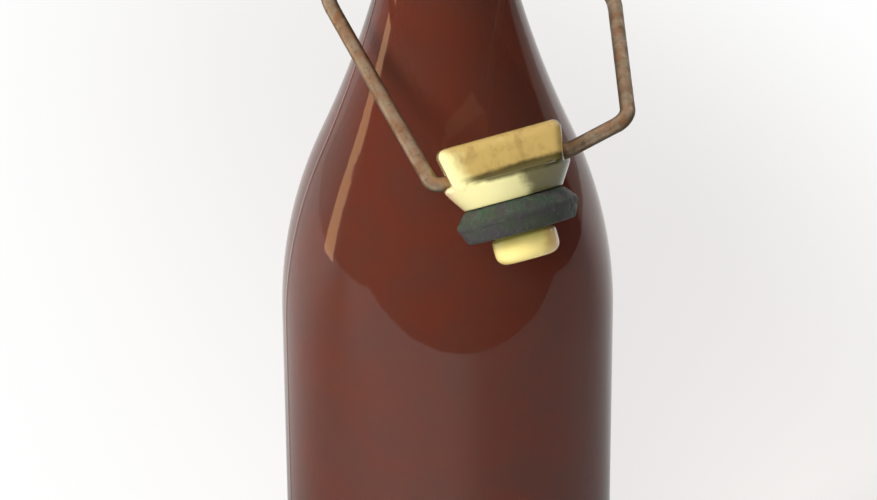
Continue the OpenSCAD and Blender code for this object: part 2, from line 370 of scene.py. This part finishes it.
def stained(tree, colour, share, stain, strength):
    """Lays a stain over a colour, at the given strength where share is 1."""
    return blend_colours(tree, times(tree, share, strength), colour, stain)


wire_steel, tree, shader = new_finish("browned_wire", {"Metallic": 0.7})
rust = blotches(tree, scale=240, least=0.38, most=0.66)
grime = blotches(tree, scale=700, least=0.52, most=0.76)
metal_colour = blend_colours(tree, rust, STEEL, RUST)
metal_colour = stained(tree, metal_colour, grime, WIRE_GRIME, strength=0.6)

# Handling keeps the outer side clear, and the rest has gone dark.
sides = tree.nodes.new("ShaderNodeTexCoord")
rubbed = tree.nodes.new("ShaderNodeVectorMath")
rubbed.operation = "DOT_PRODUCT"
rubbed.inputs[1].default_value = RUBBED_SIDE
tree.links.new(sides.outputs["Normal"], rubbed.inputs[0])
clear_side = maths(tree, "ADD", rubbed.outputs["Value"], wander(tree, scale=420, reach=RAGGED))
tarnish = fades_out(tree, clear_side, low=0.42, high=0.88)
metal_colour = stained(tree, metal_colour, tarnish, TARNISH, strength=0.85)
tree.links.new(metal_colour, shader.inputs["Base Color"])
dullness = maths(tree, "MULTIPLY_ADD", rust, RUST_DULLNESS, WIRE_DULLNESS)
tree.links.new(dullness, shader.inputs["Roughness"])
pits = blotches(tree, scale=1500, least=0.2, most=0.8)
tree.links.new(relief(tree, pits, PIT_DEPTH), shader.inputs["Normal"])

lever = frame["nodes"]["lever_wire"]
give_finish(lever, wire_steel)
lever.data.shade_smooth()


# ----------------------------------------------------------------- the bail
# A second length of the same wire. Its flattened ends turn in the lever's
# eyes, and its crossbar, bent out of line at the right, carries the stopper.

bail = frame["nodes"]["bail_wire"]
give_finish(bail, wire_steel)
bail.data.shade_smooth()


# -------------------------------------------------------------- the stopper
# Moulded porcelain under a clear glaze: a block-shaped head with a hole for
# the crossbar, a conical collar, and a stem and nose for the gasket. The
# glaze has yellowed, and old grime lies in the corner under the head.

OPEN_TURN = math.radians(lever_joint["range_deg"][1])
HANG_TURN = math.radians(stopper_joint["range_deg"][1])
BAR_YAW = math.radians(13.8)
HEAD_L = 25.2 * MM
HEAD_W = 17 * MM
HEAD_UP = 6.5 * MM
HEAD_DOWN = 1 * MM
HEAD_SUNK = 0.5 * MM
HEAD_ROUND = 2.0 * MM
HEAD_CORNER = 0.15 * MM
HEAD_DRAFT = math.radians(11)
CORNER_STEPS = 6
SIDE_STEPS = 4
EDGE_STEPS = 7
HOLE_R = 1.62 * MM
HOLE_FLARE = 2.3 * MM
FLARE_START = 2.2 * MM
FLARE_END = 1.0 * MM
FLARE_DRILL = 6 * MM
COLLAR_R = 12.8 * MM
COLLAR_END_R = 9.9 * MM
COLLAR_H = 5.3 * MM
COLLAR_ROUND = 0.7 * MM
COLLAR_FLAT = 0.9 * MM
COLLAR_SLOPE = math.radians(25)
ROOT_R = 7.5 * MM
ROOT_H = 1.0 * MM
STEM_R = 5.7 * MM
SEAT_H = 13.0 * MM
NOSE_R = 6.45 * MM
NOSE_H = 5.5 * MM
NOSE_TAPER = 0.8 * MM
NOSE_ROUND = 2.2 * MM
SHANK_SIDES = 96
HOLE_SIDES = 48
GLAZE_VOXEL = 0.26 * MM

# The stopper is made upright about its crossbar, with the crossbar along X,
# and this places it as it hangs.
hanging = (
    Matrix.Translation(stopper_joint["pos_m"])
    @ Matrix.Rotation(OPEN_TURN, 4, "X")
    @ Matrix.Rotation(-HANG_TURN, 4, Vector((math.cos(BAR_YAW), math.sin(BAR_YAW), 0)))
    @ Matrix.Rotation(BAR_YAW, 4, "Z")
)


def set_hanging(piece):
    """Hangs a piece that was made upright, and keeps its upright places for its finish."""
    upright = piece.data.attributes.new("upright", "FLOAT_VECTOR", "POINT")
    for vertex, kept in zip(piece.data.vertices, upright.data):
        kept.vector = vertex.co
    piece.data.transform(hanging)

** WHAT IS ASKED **
Quote the listing above from its first line to the line with "strength), colour, stain)", inclusive, and add nothing.

** SOLVED EXERCISE **
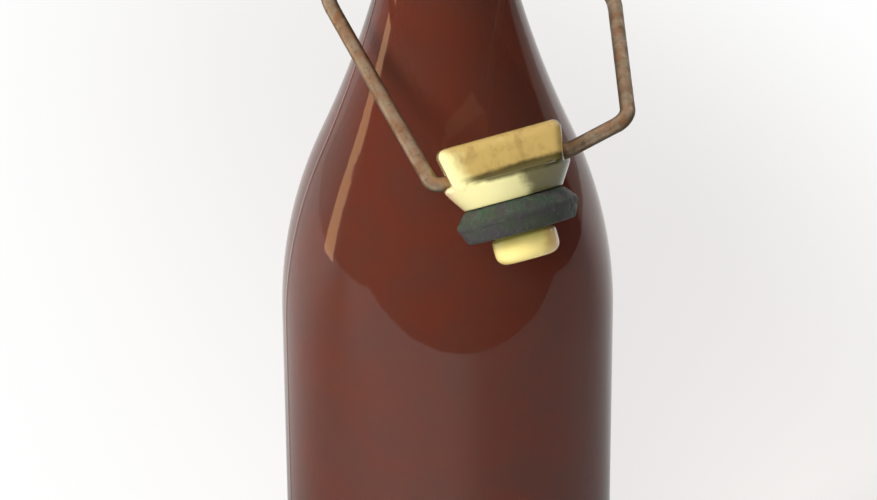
Continue the OpenSCAD and Blender code for this object: part 2, from line 370 of scene.py. This part finishes it.
def stained(tree, colour, share, stain, strength):
    """Lays a stain over a colour, at the given strength where share is 1."""
    return blend_colours(tree, times(tree, share, strength), colour, stain)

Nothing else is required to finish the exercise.